EXERCISE DESCRIPTION
Restate all of the data exactly.

INFORMATION SUPPLIED
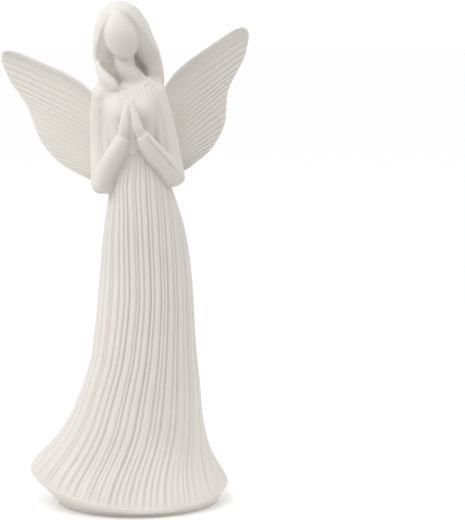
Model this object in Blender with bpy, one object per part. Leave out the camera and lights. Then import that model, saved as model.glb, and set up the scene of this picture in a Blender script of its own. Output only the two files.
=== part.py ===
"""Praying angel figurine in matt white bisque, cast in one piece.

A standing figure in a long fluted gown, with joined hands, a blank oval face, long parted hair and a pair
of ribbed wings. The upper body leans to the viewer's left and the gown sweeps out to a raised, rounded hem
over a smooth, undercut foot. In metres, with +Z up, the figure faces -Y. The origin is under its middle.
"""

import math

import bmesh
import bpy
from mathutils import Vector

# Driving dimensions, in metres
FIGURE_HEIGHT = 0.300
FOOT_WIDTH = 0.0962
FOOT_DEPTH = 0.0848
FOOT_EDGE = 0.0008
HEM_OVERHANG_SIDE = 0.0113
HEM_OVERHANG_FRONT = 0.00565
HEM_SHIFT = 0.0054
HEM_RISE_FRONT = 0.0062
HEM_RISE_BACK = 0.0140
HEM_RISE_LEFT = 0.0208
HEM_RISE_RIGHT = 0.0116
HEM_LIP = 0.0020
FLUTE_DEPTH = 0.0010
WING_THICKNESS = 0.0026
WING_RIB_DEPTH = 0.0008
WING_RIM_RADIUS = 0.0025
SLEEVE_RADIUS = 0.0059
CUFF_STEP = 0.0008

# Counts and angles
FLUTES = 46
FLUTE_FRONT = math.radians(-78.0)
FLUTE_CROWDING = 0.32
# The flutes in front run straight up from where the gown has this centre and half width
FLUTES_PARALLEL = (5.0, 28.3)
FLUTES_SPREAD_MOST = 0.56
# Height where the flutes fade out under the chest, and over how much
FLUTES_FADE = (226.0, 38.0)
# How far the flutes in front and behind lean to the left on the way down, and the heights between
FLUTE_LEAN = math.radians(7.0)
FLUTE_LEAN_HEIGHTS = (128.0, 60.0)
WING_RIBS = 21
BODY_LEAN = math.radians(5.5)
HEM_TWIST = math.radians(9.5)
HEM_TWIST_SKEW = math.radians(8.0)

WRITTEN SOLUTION
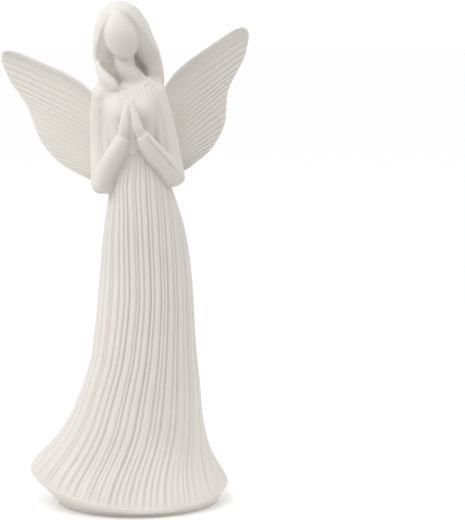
Model this object in Blender with bpy, one object per part. Leave out the camera and lights. Then import that model, saved as model.glb, and set up the scene of this picture in a Blender script of its own. Output only the two files.
=== part.py ===
"""Praying angel figurine in matt white bisque, cast in one piece.

A standing figure in a long fluted gown, with joined hands, a blank oval face, long parted hair and a pair
of ribbed wings. The upper body leans to the viewer's left and the gown sweeps out to a raised, rounded hem
over a smooth, undercut foot. In metres, with +Z up, the figure faces -Y. The origin is under its middle.
"""

import math

import bmesh
import bpy
from mathutils import Vector

# Driving dimensions, in metres
FIGURE_HEIGHT = 0.300
FOOT_WIDTH = 0.0962
FOOT_DEPTH = 0.0848
FOOT_EDGE = 0.0008
HEM_OVERHANG_SIDE = 0.0113
HEM_OVERHANG_FRONT = 0.00565
HEM_SHIFT = 0.0054
HEM_RISE_FRONT = 0.0062
HEM_RISE_BACK = 0.0140
HEM_RISE_LEFT = 0.0208
HEM_RISE_RIGHT = 0.0116
HEM_LIP = 0.0020
FLUTE_DEPTH = 0.0010
WING_THICKNESS = 0.0026
WING_RIB_DEPTH = 0.0008
WING_RIM_RADIUS = 0.0025
SLEEVE_RADIUS = 0.0059
CUFF_STEP = 0.0008

# Counts and angles
FLUTES = 46
FLUTE_FRONT = math.radians(-78.0)
FLUTE_CROWDING = 0.32
# The flutes in front run straight up from where the gown has this centre and half width
FLUTES_PARALLEL = (5.0, 28.3)
FLUTES_SPREAD_MOST = 0.56
# Height where the flutes fade out under the chest, and over how much
FLUTES_FADE = (226.0, 38.0)
# How far the flutes in front and behind lean to the left on the way down, and the heights between
FLUTE_LEAN = math.radians(7.0)
FLUTE_LEAN_HEIGHTS = (128.0, 60.0)
WING_RIBS = 21
BODY_LEAN = math.radians(5.5)
HEM_TWIST = math.radians(9.5)
HEM_TWIST_SKEW = math.radians(8.0)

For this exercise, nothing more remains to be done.